4. 4. 142 the Dutchesse of Braganza. Braganza is the ruling house of Portugal. Dom John, Duke of Braganza, became king of Portugal in 1640.
4. 4. 143 Almoiauna. The Stanford Dictionary gives: ‘Almojabana, Sp. fr. Arab. Al-mojabbana: cheese-and-flour cake. Xeres was famed for this dainty, which is named from Arabic jobn = “cheese.”’
4. 4. 147 Marquesse Muja. Apparently a Spanish marquise, occupying a position in society similar to that of Madame Récamier.

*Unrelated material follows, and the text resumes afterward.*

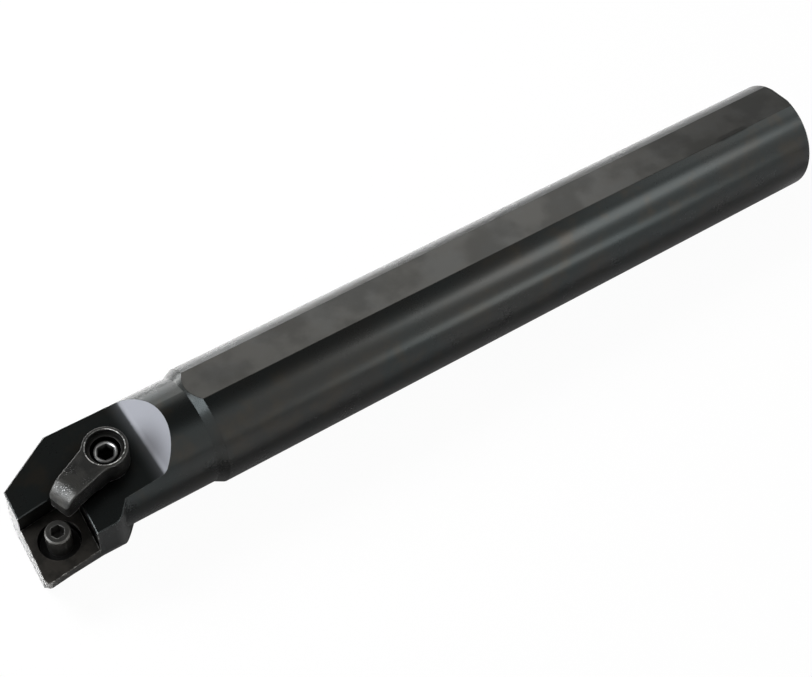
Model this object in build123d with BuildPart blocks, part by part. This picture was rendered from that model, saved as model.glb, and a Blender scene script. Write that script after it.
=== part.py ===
from build123d import *
from math import cos, radians, sin, tan
import os

# Boring bar with a multi-lock seat for an 80 degree rhombic insert, right hand.
# The bar lies along X with its head at the -X end; its two flats face +Z and -Z.
# The origin is on the bar's axis, at the shoulder between the shank and the neck.

# Shank and neck
shank_d = 25.0
shank_len = 157.3
flat_to_flat = 23.5
neck_d = 22.9
shoulder_len = 2.05
rear_chamfer = 0.5

# Head. Its top is one plane that rises towards the far side (+Y) and the rear (+X);
# points on the head are (u along the bar, v across it) in that plane.
head_roll = 14.0
head_pitch = 4.2
head_origin = (-42.0, 0.0, 4.75)
lead_angle = 5.0
front_at = (0.60, -6.20)
corner_cut_at = (7.0, 5.6)
corner_cut_angle = 28.8
block_side_v = -14.45
block_ramp_u = 17.2
block_ramp_angle = 48.7
block_ramp_r = 3.0
block_far_v = -4.0
underside_r = 6.0
scoop_u = 29.25
scoop_angle = 41.5
scoop_r = 2.5

# Insert seat and shim
insert_t = 4.76
shim_t = 3.18
wall_back_at = (12.30, -11.00)
wall_long_at = (4.20, -3.62)
shim_side_at = (5.50, -16.20)
shim_gap = 0.10
shim_back_gap = 0.30
shim_corner_r = 0.95
shim_relief = 0.8
shim_bore_d = 8.3
shim_bore_depth = 2.6
seat_inset = 1.10
seat_corner_cut = 2.2
corner_relief_r = 0.9

# Lock pin
pin_at = (6.10, -9.70)
pin_top = -0.75
pin_head_d = 5.0
pin_flange_t = 0.7
pin_thread_d = 6.0
pin_thread_len = 6.4
pin_socket = 2.5
pin_socket_depth = 2.6

# Clamp and its double-ended screw
clamp_at = (21.10, -1.98)
clamp_angle = 19.3
clamp_t = 5.8
clamp_head_d = 9.0
clamp_root_w = 7.2
clamp_nose_w = 4.8
clamp_edge_r = 0.35
clamp_reach = 13.50
clamp_nose_r = 3.8
clamp_nose_angle = 60.0
clamp_corner_r = 0.8
clamp_root_r = 2.5
clamp_relief = 0.6
clamp_relief_from = 5.4
clamp_relief_to = 11.2
clamp_bore_d = 7.6
clamp_bore_depth = 1.35
screw_d = 6.0
screw_top = 3.9
screw_len = 17.6
screw_chamfer = 0.4
screw_socket = 3.0
screw_socket_depth = 3.4
screw_hole_depth = 15.0

# Broken edges
edge_chamfer = 0.2

# Fits: play on the radius between a thread and its hole, a flange and its bore
thread_play = 0.05
flange_play = 0.25

# Derived values
shank_r = shank_d / 2
neck_r = neck_d / 2
flat_z = flat_to_flat / 2
seat_depth = insert_t + shim_t
slope = tan(radians(lead_angle))
roll = radians(head_roll)
pitch = radians(head_pitch)
along = Vector(cos(pitch), -sin(pitch) * sin(roll), sin(pitch) * cos(roll))
across = Vector(0, cos(roll), sin(roll))
head_top = Plane(origin=head_origin, x_dir=along, z_dir=along.cross(across))
head_side = Plane(origin=head_origin, x_dir=along, z_dir=-across)
head_up = Axis(head_origin, head_top.z_dir)


def front_u(v):
    return front_at[0] + (v - front_at[1]) * slope


def back_wall_u(v):
    return wall_back_at[0] + (v - wall_back_at[1]) * slope


def long_wall_v(u):
    return wall_long_at[1] + (u - wall_long_at[0]) * slope


def shim_side_v(u):
    return shim_side_at[1] + (u - shim_side_at[0]) * slope


def side_y(z):
    # the near side of the head, cut by a plane across the bar
    return (block_side_v + head_origin[2] * sin(roll) - z * sin(roll)) / cos(roll)


def corner(u_line, v_line):
    # where a line u(v) crosses a line v(u)
    v = 0.0
    for step in range(40):
        u = u_line(v)
        v = v_line(u)
    return u, v


def on_head(point, height):
    # the head's plane moved to a height above its top, with its origin on the point
    return Plane(origin=head_top.from_local_coords((point[0], point[1], height)),
                 x_dir=along, z_dir=head_top.z_dir)


# Bar: the turned and milled body, one piece of steel
# ---------------------------------------------------
seat_corner = corner(back_wall_u, long_wall_v)
low_front = corner(front_u, lambda u: shim_side_v(u) + seat_inset)
cut_front_v = low_front[1] + seat_corner_cut
cut_side_u = low_front[0] + seat_corner_cut
side_start_u = shim_side_at[0] + (block_side_v - seat_inset - shim_side_at[1]) / slope
ramp_rise = tan(radians(block_ramp_angle))
ramp_len = 4.5

with BuildPart() as seat_block:
    with BuildSketch(head_top):
        Polygon((front_u(block_far_v), block_far_v), (front_u(cut_front_v), cut_front_v),
                (cut_side_u, shim_side_v(cut_side_u) + seat_inset), (side_start_u, block_side_v),
                (side_start_u, block_far_v), align=None)
    extrude(amount=-24)
    with BuildSketch(Plane.XY.offset(-neck_r)):
        Rectangle(150, 60)
    extrude(amount=-20, mode=Mode.SUBTRACT)
    low_edges = faces().sort_by(Axis.Z)[0].edges()
    fillet(low_edges.sort_by(Axis.Y)[0], underside_r)

with BuildPart() as nose_block:
    with BuildSketch(Plane.YZ.offset(head_origin[0])):
        Polygon((side_y(8), 8), (side_y(-neck_r), -neck_r), (0, -neck_r), (0, 8), align=None)
        fillet(vertices().sort_by(Axis.X)[:2].sort_by(Axis.Y)[0], underside_r)
    extrude(amount=30)
    with BuildSketch(head_top):
        Polygon((9, block_far_v), (9, block_side_v), (block_ramp_u, block_side_v),
                (block_ramp_u + ramp_len, block_side_v + ramp_len * ramp_rise),
                (block_ramp_u + ramp_len, block_far_v), align=None)
        fillet(vertices().sort_by_distance((block_ramp_u, block_side_v, 0))[0], block_ramp_r)
    extrude(amount=24, both=True, mode=Mode.INTERSECT)

with BuildPart() as bar:
    with BuildSketch(Plane.XZ):
        Polygon((-44, 0), (-44, neck_r), (-shoulder_len, neck_r), (0, shank_r),
                (shank_len - rear_chamfer, shank_r), (shank_len, shank_r - rear_chamfer),
                (shank_len, 0), align=None)
    revolve(axis=Axis.X)
    for side in (1, -1):
        with BuildSketch(Plane.XY.offset(side * flat_z)):
            Rectangle(2 * shank_len + 100, 30)
        extrude(amount=side * 5, mode=Mode.SUBTRACT)
    add(seat_block.part)
    add(nose_block.part)

    # top plane of the head, running out of the neck in a scoop
    with BuildSketch(head_side):
        Polygon((-8, 0), (scoop_u, 0), (scoop_u + 12 / tan(radians(scoop_angle)), 12), (-8, 12),
                align=None)
        fillet(vertices().sort_by_distance((scoop_u, 0, 0))[0], scoop_r)
    extrude(amount=20, both=True, mode=Mode.SUBTRACT)

    # front face and the slanting cut on the far corner
    cut_rise = tan(radians(corner_cut_angle))
    with BuildSketch(head_top):
        Polygon((front_u(-22), -22), (front_u(16), 16), (-12, 16), (-12, -22), align=None)
        Polygon((-5, corner_cut_at[1] - (corner_cut_at[0] + 5) * cut_rise),
                (22, corner_cut_at[1] + (22 - corner_cut_at[0]) * cut_rise),
                (22, 24), (-5, 24), align=None)
    extrude(amount=26, both=True, mode=Mode.SUBTRACT)

    # insert seat: two walls, a floor and a relief in the corner
    with BuildSketch(head_top):
        Polygon((-4, long_wall_v(-4)), seat_corner, (back_wall_u(-19), -19), (-4, -19), align=None)
        with Locations(seat_corner):
            Circle(corner_relief_r)
    extrude(amount=-seat_depth, mode=Mode.SUBTRACT)

    # threaded holes of the lock pin and of the clamp screw
    with BuildSketch(on_head(pin_at, -seat_depth)):
        Circle(pin_thread_d / 2)
    extrude(amount=-14, mode=Mode.SUBTRACT)
    with BuildSketch(on_head(clamp_at, 0)):
        Circle(screw_d / 2)
    extrude(amount=-screw_hole_depth, mode=Mode.SUBTRACT)

    # the sharp rim of the top plane is broken
    top_face = faces().filter_by(head_up).sort_by(head_up)[-1]
    chamfer(top_face.edges().filter_by(
        lambda e: e.geom_type != GeomType.ELLIPSE and e.center().X < scoop_u + head_origin[0] - 1.5),
        edge_chamfer)
bar.part.label = "bar"

# Shim: the rhombic plate on the floor of the seat
# ------------------------------------------------
def shim_back_u(v):
    return back_wall_u(v) - shim_back_gap


def shim_far_v(u):
    return long_wall_v(u) - shim_gap


with BuildPart() as shim:
    with BuildSketch(head_top.offset(-seat_depth)):
        Polygon(corner(front_u, shim_side_v), corner(shim_back_u, shim_side_v),
                corner(shim_back_u, shim_far_v), corner(front_u, shim_far_v), align=None)
        fillet(vertices().sort_by(lambda p: p.X + p.Y)[0], shim_corner_r)
    extrude(amount=shim_t)
    low_rim = faces().sort_by(head_up)[0].edges()
    nose = low_rim.filter_by(GeomType.CIRCLE)[0]
    chamfer(low_rim.sort_by_distance(nose.center())[:3], shim_relief)
    with BuildSketch(on_head(pin_at, -insert_t)):
        Circle(shim_bore_d / 2)
    extrude(amount=-shim_bore_depth, mode=Mode.SUBTRACT)
    with BuildSketch(on_head(pin_at, -seat_depth)):
        Circle(pin_thread_d / 2 + flange_play)
    extrude(amount=shim_t, mode=Mode.SUBTRACT)
shim.part.label = "shim"

# Lock pin: head, flange that holds the shim down, threaded stem
# --------------------------------------------------------------
flange_low = -insert_t - shim_bore_depth
pin_low = -seat_depth - pin_thread_len

with BuildPart() as lock_pin:
    with BuildSketch(on_head(pin_at, pin_low)):
        Circle(pin_thread_d / 2 - thread_play)
    extrude(amount=flange_low - pin_low)
    with BuildSketch(on_head(pin_at, flange_low)):
        Circle(shim_bore_d / 2 - flange_play)
    extrude(amount=pin_flange_t)
    with BuildSketch(on_head(pin_at, flange_low)):
        Circle(pin_head_d / 2)
    extrude(amount=pin_top - flange_low)
    tip = faces().sort_by(head_up)[-1]
    chamfer(tip.edges(), 0.3)
    with BuildSketch(on_head(pin_at, pin_top)):
        RegularPolygon(pin_socket / 2, 6, major_radius=False)
    extrude(amount=-pin_socket_depth, mode=Mode.SUBTRACT)
lock_pin.part.label = "lock_pin"

# Clamp: forged finger with a counterbored head; x runs along its arm from the bore
# ---------------------------------------------------------------------------------
turn = radians(180 + clamp_angle)
arm = along * cos(turn) + across * sin(turn)
clamp_seat = Plane(origin=on_head(clamp_at, 0).origin, x_dir=arm, z_dir=head_top.z_dir)
clamp_side = Plane(origin=clamp_seat.origin, x_dir=arm, z_dir=arm.cross(head_top.z_dir))
head_r = clamp_head_d / 2
nose_bend = clamp_reach - clamp_nose_r + clamp_nose_r * tan(radians(clamp_nose_angle / 2))
nose_edge = clamp_t - (clamp_reach - nose_bend) * tan(radians(clamp_nose_angle))

with BuildPart() as clamp:
    with BuildSketch(clamp_seat):
        Circle(head_r)
        Polygon((0, clamp_root_w / 2), (clamp_reach, clamp_nose_w / 2),
                (clamp_reach, -clamp_nose_w / 2), (0, -clamp_root_w / 2), align=None)
        fillet(vertices().group_by(Axis.X)[-1], clamp_corner_r)
        fillet(vertices().group_by(Axis.X)[0], clamp_root_r)
    extrude(amount=clamp_t)
    with BuildSketch(clamp_side):
        Polygon((-head_r - 1, 0), (clamp_relief_from, 0),
                (clamp_relief_from + 0.8, clamp_relief), (clamp_relief_to - 0.8, clamp_relief),
                (clamp_relief_to, 0), (clamp_reach, 0), (clamp_reach, nose_edge),
                (nose_bend, clamp_t), (-head_r - 1, clamp_t), align=None)
        fillet(vertices().sort_by_distance((nose_bend, clamp_t, 0))[0], clamp_nose_r)
    extrude(amount=10, both=True, mode=Mode.INTERSECT)
    fillet(faces().sort_by(head_up)[-1].edges(), clamp_edge_r)
    with BuildSketch(clamp_seat.offset(clamp_t)):
        Circle(clamp_bore_d / 2)
    extrude(amount=-clamp_bore_depth, mode=Mode.SUBTRACT)
    with BuildSketch(clamp_seat):
        Circle(screw_d / 2)
    extrude(amount=clamp_t, mode=Mode.SUBTRACT)
clamp.part.label = "clamp"

# Clamp screw: headless, one thread in the bar and the opposite hand in the clamp
# -------------------------------------------------------------------------------
with BuildPart() as clamp_screw:
    with BuildSketch(on_head(clamp_at, screw_top)):
        Circle(screw_d / 2 - thread_play)
    extrude(amount=-screw_len)
    chamfer(edges(), screw_chamfer)
    with BuildSketch(on_head(clamp_at, screw_top)):
        RegularPolygon(screw_socket / 2, 6, major_radius=False)
    extrude(amount=-screw_socket_depth, mode=Mode.SUBTRACT)
clamp_screw.part.label = "clamp_screw"

os.makedirs("parts", exist_ok=True)
export_step(bar.part, "parts/bar.step")
export_step(shim.part, "parts/shim.step")
export_step(lock_pin.part, "parts/lock_pin.step")
export_step(clamp.part, "parts/clamp.step")
export_step(clamp_screw.part, "parts/clamp_screw.step")
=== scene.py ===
import math
import bpy
import numpy as np
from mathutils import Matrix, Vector


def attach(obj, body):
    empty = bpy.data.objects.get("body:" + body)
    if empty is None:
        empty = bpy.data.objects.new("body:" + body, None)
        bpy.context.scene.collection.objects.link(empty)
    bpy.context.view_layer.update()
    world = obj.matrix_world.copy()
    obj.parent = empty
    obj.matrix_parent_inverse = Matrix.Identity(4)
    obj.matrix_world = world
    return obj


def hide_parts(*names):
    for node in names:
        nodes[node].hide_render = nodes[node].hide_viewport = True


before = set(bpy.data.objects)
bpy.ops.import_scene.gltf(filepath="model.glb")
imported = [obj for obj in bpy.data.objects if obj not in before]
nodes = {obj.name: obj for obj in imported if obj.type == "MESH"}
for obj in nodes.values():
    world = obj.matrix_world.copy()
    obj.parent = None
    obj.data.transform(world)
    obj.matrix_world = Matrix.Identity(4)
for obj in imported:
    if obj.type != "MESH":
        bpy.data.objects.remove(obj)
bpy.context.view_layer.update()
print("boring bar: frame loaded,", len(nodes), "nodes")

mm = 0.001
bpy.context.scene.view_settings.view_transform = "Standard"

# the head's own axes: along the bar, across it and square to its top, from one corner point
headLay = dict(
    origin=(-42.0, 0.0, 4.75),      # mm
    roll=14.0,                      # degrees, top falls towards the near side
    pitch=4.2,                      # degrees, top falls towards the front
    pinAt=(6.10, -9.70),            # lock pin, along and across, mm
    screwAt=(21.10, -1.98),         # clamp screw, along and across, mm
)


def headAxes(lay):
    roll = math.radians(lay["roll"])
    pitch = math.radians(lay["pitch"])
    along = Vector((math.cos(pitch), -math.sin(pitch) * math.sin(roll),
                    math.sin(pitch) * math.cos(roll)))
    across = Vector((0.0, math.cos(roll), math.sin(roll)))
    return Vector(lay["origin"]), along, across, along.cross(across)


headOrigin, headAlong, headAcross, headUp = headAxes(headLay)


def onHead(point):
    # a point of the head's top plane, in mm
    return headOrigin + headAlong * point[0] + headAcross * point[1]


# ---- camera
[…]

4. 4. 156 A Lady of spirit. With this line and lines 165 f. cf. U. 32, Wks. 8. 356:
To be abroad chanting some bawdy song, And laugh, and measure thighs, then squeak, spring, itch, Do all the tricks of a salt lady bitch! —For these with her young company she’ll enter, Where Pitts, or Wright, or Modet would not venture; (Fol. reads ‘venter’) And come by these degrees the style t’inherit Of woman of fashion, and a lady of spirit.
4. 4. 164 Pimlico. See note 3. 3. 170.
4. 4. 164 daunce the Saraband. The origin of the saraband is in doubt, being variously attributed to Spain and to the Moors. It is found in Europe at the beginning of the sixteenth century, and its immoral character is constantly referred to. Grove (Dict. of Music 3. 226) quotes from chapter 12, ‘Del baile y cantar llamado Zarabanda,’ of the Tratado contra los Juegos Publicos (‘Treatise against Public Amusements’) of Mariana (1536-1623): ‘Entre las otras invenciones ha salido estos años un baile y cantar tan lacivo en las palabras, tan feo en las meneos, que basta para pegar fuego aun á las personas muy honestas’ (‘amongst other inventions there has appeared during late years a dance and song, so lascivious in its words, so ugly in its movements, that it is enough to inflame even very modest people’). ‘This reputation was not confined to Spain, for Marini in his poem “L’Adone” (1623) says:
Chiama questo suo gioco empio e profano Saravanda, e Ciaccona, il nuova Ispano.
Padre Mariana, who believed in its Spanish origin, says that its invention was one of the disgraces of the nation, and other authors attribute its invention directly to the devil. The dance was attacked by Cervantes and Guevara, and defended by Lope de Vega, but it seems to have been so bad that at the end of the reign of Philip II. it was for a time suppressed. It was soon, however, revived in a purer form and was introduced at the French court in 1588’ (Grove 3. 226-7).
In England the saraband was soon transformed into an ordinary country-dance. Two examples are to be found in the first edition of Playford’s Dancing Master, and Sir John Hawkins (Hist. of the Science and Practice of Music, 1776) speaks of it several times. ‘Within the memory of persons now living,’ he says, a Saraband danced by a Moor was constantly a part of the entertainment at a puppet-show’ (4. 388). In another place (2. 135), in speaking of the use of castanets at a puppet-show, he says: ‘That particular dance called the Saraband is supposed to require as a thing of necessity, the music, if it may be called so, of this artless instrument.’